A skinny black girl was looking in the window with her hands on the sides of her face to see through the shadows. She came in and marched straight back to the booth. “Lonzo! You got to come home right NOW. Mama SAID.”
The boy sighed. “First I gotta visit the shitter.” He dragged himself out and around the corner to the door marked MEN.
“Don’t shit no diamonds,” joked Aron.
“What you talkin’ about?” the girl demanded.
“Oh, he was tellin’ me how your daddy was gonna swallow diamonds in Africa and get rich.”
“He ain’t got no daddy.”
“Huh?” A had such a clear picture in his head, he just wanted that dark warrior man to be true.
“He’s my brother, or at least half-brother, but none of us in that family knows who our daddy might be. Whoever was around at the time is all.” She went and pounded on the door of the shitter. “Come outa there, Lonzo!” Then she came back to the booth with her hands on her hips, as angry as if she were a mama herself and likely she was.

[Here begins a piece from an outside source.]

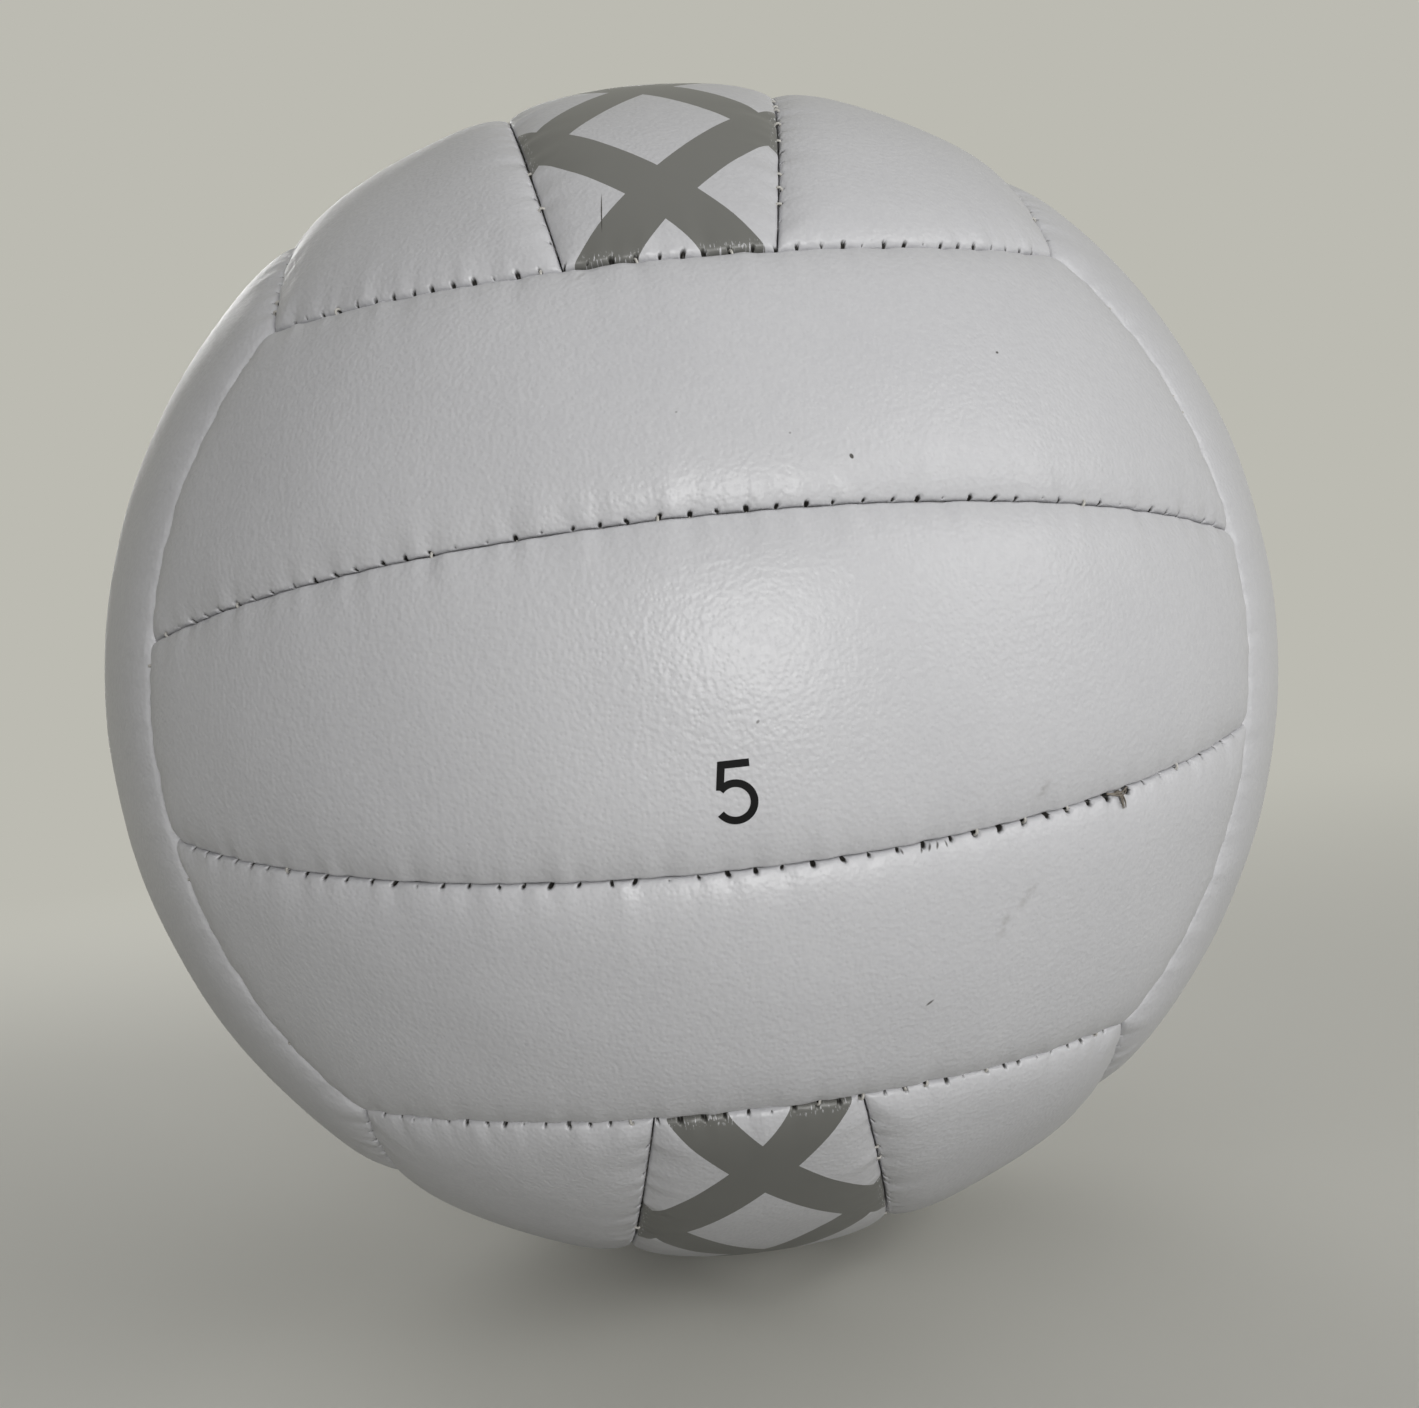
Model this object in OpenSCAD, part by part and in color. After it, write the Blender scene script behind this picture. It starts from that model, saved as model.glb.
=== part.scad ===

A hated her. He couldn’t help himself. He was a little afraid of her, really. He tried to think of something true to say. “Well, I think he DOES have a daddy. It’s just that his daddy lives inside him and maybe some day he’ll BE that daddy.” She glared at him. “And he won’t run off. He’ll wrap his arms around his own boy and hug him hard.”
“Hmmph,” she sniffed and marched off with Lonzo trailing along behind. Lonzo turned enough to exchange a little finger wave. A got another coffee, black, and sat for a while wondering what it would be like to be hugged by a massive African warrior with brass earrings and muscle bracelets on his upper arms and maybe a leopardskin thrown over his shoulder but no pants. Just one helluva swingin’ dick.
He turned over the paper placemat and began to draw.